The Philadelphia Phillies' 2007 season was a year-long struggle. Adam Eaton, one of their big free agent signings during the offseason, pitched horribly with a 6.29 ERA in 30 starts. Jon Lieber hit the disabled list, as did Tom Gordon and Freddy Garcia. Abraham Nunez and Wes Helms did not provide any offense at third base.
Yet the Phillies reached the postseason for the first time since 1993. In the second half of the season, they played .593 baseball and turned up the heat with a four-game series sweep of the division-leading New York Mets at the end of August. The Phillies swept the Mets one more time in mid-September and won the National League East on the last day of the regular season, a great reward for six months of relentless battling.
Often overlooked in the Phillies' playoffs path was rookie Kyle Kendrick's performance. Called up in mid-June to take the injured Freddy Garcia's spot in the starting rotation, Kendrick pitched well in five of his first six starts. Overall, the Phillies won 13 of his 20 starts, including six of his final eight (in which he posted a 3.74 ERA in 46 innings). Without Kendrick, the Phillies simply wouldn't have broken their postseason dry spell.
Since then, Kyle has failed to live up to his initial success. He earned a spot in the rotation in 2008 but could only muster a 5.49 ERA in 30 starts. The big differences between the two seasons were his increased walk rate (1.9 per nine innings in '08, 3.3 in '09) and his fortune on balls put in play (.279 BABIP in '08, .316 in '09). In both seasons, he averaged fewer than four strikeouts per nine innings, meaning that he was very dependent on his defense to convert batted balls into outs. Despite the Phillies possessing baseball's best defense (according to UZR/150) in '08, they converted 3.5 percent fewer balls in play into outs from '07 to '08 while Kendrick toed the rubber.
Kendrick would spend most of 2009 in Triple-A Lehigh Valley before reclaiming a spot in the 2010 rotation following an injury to Joe Blanton. The young right-hander relied on a sinker and a change-up for most of his career. During spring training this year, after being Roy Halladay's shadow, he added a cutter to his repertoire. Unfortunately, he has not had the same control that helped his cause in '07 and he is still failing to miss hitters' bats with a sub-4.0 K/9 rate.
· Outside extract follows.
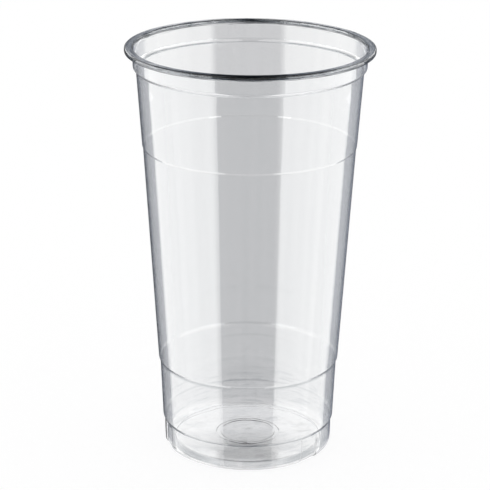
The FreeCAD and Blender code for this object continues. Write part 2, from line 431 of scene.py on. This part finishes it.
def addNode(tree, kind, inputs, **settings):
    # a node with its settings; each input, by name or number, is a plain value or another node's output
    node = tree.nodes.new(kind)
    for name, value in settings.items():
        setattr(node, name, value)
    for name, value in inputs.items():
        if isinstance(value, bpy.types.NodeSocket):
            tree.links.new(value, node.inputs[name])
        else:
            node.inputs[name].default_value = value
    return node


def mathOf(tree, operation, *values):
    # one Math node's result
    return addNode(tree, "ShaderNodeMath", dict(enumerate(values)), operation=operation).outputs["Value"]


def riseOf(tree, value, low, high):
    # smoothRise as a node: 0 at low and 1 at high
    ends = {"Value": value, "From Min": low, "From Max": high}
    return addNode(tree, "ShaderNodeMapRange", ends, interpolation_type="SMOOTHSTEP").outputs["Result"]


def multiplied(tree, share, colour, tint):
    # colour * tint where share is 1, and colour alone where it is 0
    inputs = {0: share, 6: colour, 7: tint}
    return addNode(tree, "ShaderNodeMix", inputs, data_type="RGBA", blend_type="MULTIPLY").outputs[2]


def stretched(tree, place, scale):
    # a place times the scale, along each axis
    inputs = {"Vector": place, "Scale": scale}
    return addNode(tree, "ShaderNodeMapping", inputs, vector_type="POINT").outputs["Vector"]


def edgeShade(tree, rimShare, v):
    # painted shade: seen at a low angle the sheet shows darker, on upright walls only, and less in the rim
    facing = addNode(tree, "ShaderNodeLayerWeight", {"Blend": 0.5}).outputs["Facing"]
    normal = addNode(tree, "ShaderNodeNewGeometry", {}).outputs["Normal"]
    level = mathOf(tree, "ABSOLUTE", addNode(tree, "ShaderNodeSeparateXYZ", {"Vector": normal}).outputs["Z"])
    upright = mathOf(tree, "MULTIPLY", facing, riseOf(tree, level, *v["edgeSteep"]))
    shares = {"Value": rimShare, "To Min": 1.0, "To Max": v["rimEdgeShare"]}
    outsideRim = addNode(tree, "ShaderNodeMapRange", shares).outputs["Result"]
    ramp = addNode(tree, "ShaderNodeValToRGB", {"Fac": mathOf(tree, "MULTIPLY", upright, outsideRim)})
    stops = ramp.color_ramp.elements
    stops[0].position, stops[0].color = v["edgeStart"], (*v["faceTint"], 1)
    stops[1].position, stops[1].color = v["edgeEnd"], (*v["edgeShadeTint"], 1)
    for position, share in v["edgeSteps"]:
        middle = [share * full + (1 - share) * edge for full, edge in zip(v["faceTint"], v["edgeShadeTint"])]
        stops.new(position).color = (*middle, 1)
    return ramp.outputs["Color"]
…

Since 1990, only 24 qualified pitchers have finished a season with a K/9 of 4.0 or lower and an ERA+ of 100 (league average) or higher. In this decade, the only pitchers to accomplish that feat are Kirk Reuter (2000, '02), Brian Anderson ('03), Carlos Silva ('04-05, '07), Chien-Ming Wang ('06), Aaron Cook ('06-07), and John Lannan ('09). An uninspiring bunch for sure and one that does not make you think of Bob Gibson.
So what should the Phillies do with Kendrick? There has been no evidence that he will ever miss bats at a passable rate and Major League hitters are getting more and more information with every start he makes. In February, when the Phillies were determining their No. 5 starter, I suggested that Kendrick should win the role over Jamie Moyer because, if he pitched well, the Phillies could capitalize on his value in a trade.
That ship has sailed. The value Kendrick now provides revolves solely around his salary. He is earning $480,000 this year and will enter his first year of arbitration after the season. Presumably, the Phillies could find a team that wants to cut salary -- perhaps the Baltimore Orioles with Kevin Millwood or the Cleveland Indians with Jake Westbrook -- and offer Kendrick and his low salary. The problem is that the Phillies would have to eat some salary and for a front office that capped the team payroll at $140 million going into the season, this may not be realistic.
For now, while J.A. Happ is on the mend and with no pitching help from their minor league system is on the horizon, the Phillies simply have to trot Kendrick out there every fifth day, cross their fingers, and hope he can reclaim the luck he found throughout the 2007 season.